Why We Cannot Rely on Robots Alone
A common counter-argument to the multi-billion dollar Artemis price tag is that rovers are cheaper and more efficient. A robot doesn't need oxygen. It doesn't need to come home. It doesn't need a multi-million dollar "human-rated" toilet.
However, the human brain remains the most sophisticated computer we can send into the field. During Apollo 17, geologist Harrison Schmitt identified "orange soil" that robots had missed—a discovery that changed our understanding of lunar volcanism. Humans can make split-second decisions when sensors fail. They can repair hardware with improvised tools. Artemis II puts the human element back into the cockpit to ensure that when we finally return to the surface, we aren't just sending "tourists," but explorers capable of handling the unexpected.
The Reality of the Orion Capsule
Inside Orion, space is tight. It has about 330 cubic feet of livable volume. For four people, that is roughly the size of a small professional van. They will live, eat, and sleep in that space for over a week. There are no private cabins.
Living Conditions on Artemis II
- Exercise: The crew must use a compact resistive exercise device to prevent muscle loss, even on a short trip.
- Nutrition: Dehydrated meals are the standard, but the psychological value of "fresh" food is recognized, so vacuum-sealed treats are included.
- Waste Management: The Universal Waste Management System (UWMS) is a significant upgrade over the Apollo "bags," but it remains a complex point of failure in a pressurized environment.
If the UWMS fails, the mission becomes a test of psychological grit.
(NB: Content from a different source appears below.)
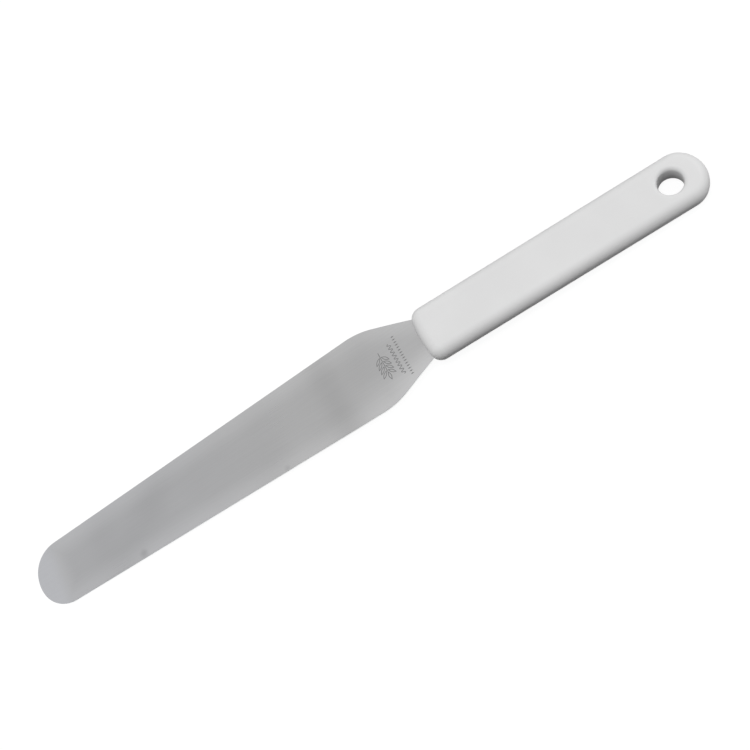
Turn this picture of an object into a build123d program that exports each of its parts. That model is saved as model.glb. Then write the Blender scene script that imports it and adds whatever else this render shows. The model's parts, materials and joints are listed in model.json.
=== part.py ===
from build123d import *
from math import asin, atan2, cos, degrees, radians, sin, tan
import os

# Icing spatula: a springy stainless blade whose tang is moulded into a one-piece plastic handle.
#
# It is two pieces, the blade with its tang and the handle moulded round the tang. Each is drawn in a
# design frame: the handle's front end at X = 0, the blade towards +X, the handle's faces square to Z, and
# everything symmetrical about Y = 0. Both are then laid down as the spatula lies on a table, on its tip
# and on the underside of the handle's rear end, with the origin at the bottom centre of the spatula's
# bounding box. Sizes are in millimetres and degrees.

# Handle
HANDLE_LENGTH = 130.8
HANDLE_THICKNESS = 9.0
HANDLE_WIDTH = 24.6
HANDLE_EDGE_RADIUS = 4.2  # nearly a full round along the sides
FRONT_BULGE = 1.2  # how far the middle of the front end stands ahead of its corners
FRONT_CORNER_RADIUS = 5.0
REAR_END_RADIUS = 13.2
REAR_CORNER_RADIUS = 10.0

# Hole through the handle, for a hook
HANG_HOLE_RADIUS = 5.3
HANG_HOLE_SETBACK = 15.2  # from the handle's rear end to the axis
HANG_HOLE_RIM_RADIUS = 1.75

# Blade, outside the handle
BLADE_LENGTH = 190.0
NECK_WIDTH = 20.5  # where the blade leaves the handle
SHOULDER_WIDTH = 36.6  # between the shoulders' corners, before they are rounded
SHOULDER_DISTANCE = 21.0  # from the handle to the corners
SHOULDER_RADIUS = 32.0
TIP_WIDTH = 27.7
TIP_END_RADIUS = 17.0
TIP_CORNER_RADIUS = 13.0  # smaller than the end's, so the round tip is a little square
BEND_START = 1.0
BEND_RADIUS = 150.0
BLADE_DROP = 3.4  # how far the blade leans down from the handle's plane
ROOT_THICKNESS = 1.2
TIP_THICKNESS = 0.7
BLADE_EDGE_RADIUS = 0.2

# Tang, inside the handle
TANG_WIDTH = 14.0
TANG_LENGTH = 92.0
TANG_CORNER_RADIUS = 4.0
LOCKING_HOLE_RADIUS = 3.0  # the plastic runs through these and holds the tang
LOCKING_HOLE_SETBACKS = (26.0, 52.0, 78.0)  # from the handle's front end

SAME_PLACE = 1e-4  # how close two sizes are when they are meant to be one


def handle_outline():
    """The handle from above: straight sides, a shallow curve in front and a round rear end."""
    front = Vector(-FRONT_BULGE, HANDLE_WIDTH / 2)
    rear_reach = (REAR_END_RADIUS**2 - (HANDLE_WIDTH / 2) ** 2) ** 0.5
    rear = Vector(REAR_END_RADIUS - HANDLE_LENGTH - rear_reach, HANDLE_WIDTH / 2)
    with BuildSketch() as sketch:
        with BuildLine():
            Line(front, rear)
            ThreePointArc(rear, (-HANDLE_LENGTH, 0), (rear.X, -rear.Y))
            Line((rear.X, -rear.Y), (front.X, -front.Y))
            ThreePointArc((front.X, -front.Y), (0, 0), front)
        make_face()
        corners = sketch.vertices().group_by(Axis.X)
        fillet(corners[0], REAR_CORNER_RADIUS)
        fillet(corners[-1], FRONT_CORNER_RADIUS)
    return sketch.sketch


def make_handle(blade):
    """The moulded handle: every edge rounded, the hanging hole through it, and the tang's shape inside."""
    body = extrude(handle_outline(), HANDLE_THICKNESS / 2, both=True)
    flat_faces = body.faces().sort_by(Axis.Z)
    body = fillet(flat_faces[0].edges() + flat_faces[-1].edges(), HANDLE_EDGE_RADIUS)
    body -= Pos(HANG_HOLE_SETBACK - HANDLE_LENGTH, 0, 0) * Cylinder(HANG_HOLE_RADIUS, HANDLE_THICKNESS)
    rims = body.edges().filter_by(GeomType.CIRCLE).filter_by(
        lambda edge: abs(edge.radius - HANG_HOLE_RADIUS) < SAME_PLACE
    )
    return fillet(rims, HANG_HOLE_RIM_RADIUS) - blade


def blade_outline():
    """The blank from above: a round tip, wide shoulders, and a taper that runs on into the tang."""
    tip_reach = (TIP_END_RADIUS**2 - (TIP_WIDTH / 2) ** 2) ** 0.5
    tip_corner = Vector(BLADE_LENGTH - TIP_END_RADIUS + tip_reach, TIP_WIDTH / 2)
    shoulder = Vector(SHOULDER_DISTANCE, SHOULDER_WIDTH / 2)
    taper = (SHOULDER_WIDTH - NECK_WIDTH) / 2 / SHOULDER_DISTANCE
    tang_front = Vector((TANG_WIDTH - NECK_WIDTH) / 2 / taper, TANG_WIDTH / 2)
    tang_rear = Vector(-TANG_LENGTH, TANG_WIDTH / 2)
    rounds = {tang_rear.X: TANG_CORNER_RADIUS, shoulder.X: SHOULDER_RADIUS, tip_corner.X: TIP_CORNER_RADIUS}
    with BuildSketch() as sketch:
        with BuildLine() as half:
            Polyline((tang_rear.X, 0), tang_rear, tang_front, shoulder, tip_corner)
            RadiusArc(tip_corner, (BLADE_LENGTH, 0), TIP_END_RADIUS)
            mirror(half.line, about=Plane.XZ)
        make_face()
        for place, radius in rounds.items():
            corners = sketch.vertices().filter_by(lambda corner: abs(corner.X - place) < SAME_PLACE)
            fillet(corners, radius)
    return sketch.sketch


def bend_end():
    """The middle of the sheet where the bend ends, as X and Z."""
    drop = radians(BLADE_DROP)
    return Vector(BEND_START + BEND_RADIUS * sin(drop), BEND_RADIUS * (cos(drop) - 1))


def tip_middle():
    """The middle of the sheet at the tip, as X and Z."""
    end = bend_end()
    return Vector(BLADE_LENGTH, end.Y - (BLADE_LENGTH - end.X) * tan(radians(BLADE_DROP)))


def blade_side():
    """The blade from the side: a level tang, a soft bend, then a straight run that thins to the tip."""
    across = Vector(0, 1).rotate(Axis.Z, -BLADE_DROP)
    half_root = ROOT_THICKNESS / 2
    half_tip = TIP_THICKNESS / 2
    with BuildSketch(Plane.XZ) as sketch:
        with BuildLine():
            top = Line((-TANG_LENGTH, half_root), (BEND_START, half_root))
            top_bend = TangentArc(top @ 1, bend_end() + across * half_root, tangent=top % 1)
            bottom = Line((-TANG_LENGTH, -half_root), (BEND_START, -half_root))
            bottom_bend = TangentArc(bottom @ 1, bend_end() - across * half_root, tangent=bottom % 1)
            top_tip = tip_middle() + across * half_tip
            bottom_tip = tip_middle() - across * half_tip
            past_tip = (top_tip - top_bend @ 1).normalized()
            Polyline(
                top_bend @ 1,
                top_tip,
                top_tip + past_tip,
                bottom_tip + past_tip,
                bottom_tip,
                bottom_bend @ 1,
            )
            Line(top @ 0, bottom @ 0)
        make_face()
    return sketch.sketch


def make_blade():
    """The blade and its tang, one sheet with softened edges, and the holes that lock the tang in."""
    plan = extrude(blade_outline(), BLADE_LENGTH, both=True)
    sheet = plan & extrude(blade_side(), SHOULDER_WIDTH, both=True)
    rims = sheet.edges().filter_by(Axis.Z, reverse=True).filter_by(Axis.Y, reverse=True)
    blade = fillet(rims, BLADE_EDGE_RADIUS)
    for setback in LOCKING_HOLE_SETBACKS:
        blade -= Pos(-setback, 0, 0) * Cylinder(LOCKING_HOLE_RADIUS, BLADE_LENGTH)
    return blade


def rest_tilt():
    """How far the spatula turns, in degrees, for its tip and the handle's rear end to rest on one table.

    Both are rounded underneath, so it rests on two rounds, whose centres are these.
    """
    rear = Vector(HANDLE_EDGE_RADIUS - HANDLE_LENGTH, HANDLE_EDGE_RADIUS - HANDLE_THICKNESS / 2)
    tip = tip_middle() + Vector(-BLADE_EDGE_RADIUS, BLADE_EDGE_RADIUS - TIP_THICKNESS / 2)
    span = tip - rear
    return degrees(atan2(-span.Y, span.X) - asin((HANDLE_EDGE_RADIUS - BLADE_EDGE_RADIUS) / span.length))


def lay_down(pieces):
    """The pieces as they lie on a table, with the origin at the bottom centre of their bounding box."""
    tilted = {name: Rot(0, -rest_tilt(), 0) * piece for name, piece in pieces.items()}
    box = Compound(list(tilted.values())).bounding_box()
    to_origin = Pos(-box.center().X, 0, -box.min.Z)
    return {name: to_origin * piece for name, piece in tilted.items()}


def main():
    os.makedirs("parts", exist_ok=True)
    blade = make_blade()
    for name, piece in lay_down({"blade": blade, "handle": make_handle(blade)}).items():
        export_step(piece, f"parts/{name}.step")


main()
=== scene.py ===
import bpy
import json
from math import acos, ceil, cos, pi, radians, sin, sqrt
from mathutils import Matrix, Vector
from mathutils.geometry import delaunay_2d_cdt


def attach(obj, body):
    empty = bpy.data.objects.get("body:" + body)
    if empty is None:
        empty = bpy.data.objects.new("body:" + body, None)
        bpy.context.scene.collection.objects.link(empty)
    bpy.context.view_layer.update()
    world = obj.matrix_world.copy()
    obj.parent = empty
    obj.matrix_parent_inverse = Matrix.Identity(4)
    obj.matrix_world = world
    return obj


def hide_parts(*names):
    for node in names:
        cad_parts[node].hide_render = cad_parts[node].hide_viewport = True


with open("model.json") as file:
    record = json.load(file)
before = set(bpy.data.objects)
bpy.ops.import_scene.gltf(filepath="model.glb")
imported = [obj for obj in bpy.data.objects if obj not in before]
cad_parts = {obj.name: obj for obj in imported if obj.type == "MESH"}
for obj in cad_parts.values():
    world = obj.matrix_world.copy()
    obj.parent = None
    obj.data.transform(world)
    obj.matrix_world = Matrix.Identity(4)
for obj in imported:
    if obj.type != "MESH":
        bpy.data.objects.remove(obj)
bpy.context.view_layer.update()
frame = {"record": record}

# The spatula's sizes are in millimetres, in its design frame: the handle's front end at X = 0, the blade
# towards +X, the handle's faces square to Z, and everything symmetrical about Y = 0.
MM = 0.001

# Handle
HANDLE_LENGTH = 130.8
HANDLE_HALF = 4.5
HANDLE_SIDE = 12.3
HANDLE_EDGE = 4.2
FRONT_BULGE = 1.2
FRONT_CORNER = 5.0
REAR_END = 13.2
REAR_CORNER = 10.0
HOLE_RADIUS = 5.3
HOLE_SETBACK = 15.2
HOLE_RIM = 1.75

# Blade
BLADE_LENGTH = 190.0
NECK_SIDE = 10.25
SHOULDER_SIDE = 18.3
SHOULDER_DISTANCE = 21.0
SHOULDER_RADIUS = 32.0
TIP_SIDE = 13.85
TIP_END = 17.0
TIP_CORNER = 13.0
BEND_START = 1.0
BEND_RADIUS = 150.0
BLADE_DROP = radians(3.4)
ROOT_HALF = 0.6
TIP_HALF = 0.35
BLADE_EDGE = 0.2

# Tang, inside the handle
TANG_SIDE = 7.0
TANG_LENGTH = 92.0
TANG_CORNER = 4.0
LOCK_RADIUS = 3.0
LOCK_SETBACKS = (26.0, 52.0, 78.0)

# Camera
AZIMUTH = 193.06  # where the camera stands round the spatula, in degrees
ELEVATION = 64.21
ROLL = 43.87
DISTANCE = 0.5520
AIM = Vector((-0.00595, -0.0012, 0.0))
LENS = 65.04


# ---------------------------------------------------------------- frame

def hanging_hole():
    """The middle and the axis of the hanging hole, in the row frame."""
    mount = next(m for m in frame["record"]["mounts"] if m["name"] == "hang_hole")
    return Vector(mount["pos_m"]), Vector(mount["axis"]).normalized()


def design_frame():
    """The design frame's place in the row frame, worked out from the hanging hole."""
    middle, up = hanging_hole()
    along = Vector((up.z, 0, -up.x))
    origin = middle + along * (HANDLE_LENGTH - HOLE_SETBACK) * MM
    turn = Matrix((along, Vector((0, 1, 0)), up)).transposed().to_4x4()
    return Matrix.Translation(origin) @ turn @ Matrix.Scale(MM, 4)


# ---------------------------------------------------------------- shells

INSIDE_ONLY = 1  # the kind of triangulation that stays inside the outer loop
SAME_PLACE = 1e-4  # points nearer to each other than this are one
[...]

It sounds trivial until you are 200,000 miles from the nearest plumber.
The Long Road to the South Pole
Artemis II is a loop, but its eyes are on the Lunar South Pole. This region contains "permanently shadowed regions" where water ice is thought to exist in the bottom of craters. Water is the "oil" of space. It can be broken down into oxygen for breathing and hydrogen for rocket fuel.
Without the data from Artemis II, we cannot land at the South Pole. We need to know how the communication arrays handle the "Earth-rise" and "Earth-set" cycles. We need to know how the star trackers handle the glare of the sun without atmospheric interference. The images we see in the news are the calibration targets for these sensors. When the crew points a camera at the Earth, they are often testing the optical navigation systems that will eventually allow the ship to land autonomously in the dark of a lunar crater.
The Cost of Failure
The Space Launch System (SLS) costs roughly $2 billion per launch. Each Orion capsule is a bespoke piece of hardware that takes years to manufacture. We are no longer in an era where we can afford to lose a crew. The Challenger and Columbia disasters fundamentally changed NASA's risk tolerance.
This creates a paradox. To explore, you must take risks. But to maintain funding, you must be perfect. Artemis II is the moment where these two realities collide. The mission is designed to be "fail-safe," meaning if the primary engine fails, the trajectory naturally brings the capsule back to Earth using gravity. It is a "free-return" trajectory, the ultimate safety net for a maiden crewed voyage.
The Final Threshold
As Orion rounds the far side of the Moon, the crew will lose all contact with Earth. For approximately thirty minutes, they will be the most isolated humans in history. No radio, no video, no "stunning images." Just the sound of the life support fans and the ticking of the clocks.
This silence is the true test of the mission. When they emerge from the lunar shadow and re-establish contact, the data they beam back will tell us if the hardware is ready for a landing. The photos will capture the headlines, but the logs of the atmospheric scrubbers and the integrity of the heat shield will dictate the future of our species as a multi-planetary entity. We aren't going back to the Moon to take pictures; we are going back to stay, and Artemis II is the brutal, necessary gatekeeper of that ambition.
Check the telemetry, verify the seals, and ignore the glare on the window. The math must be right before the shutter clicks.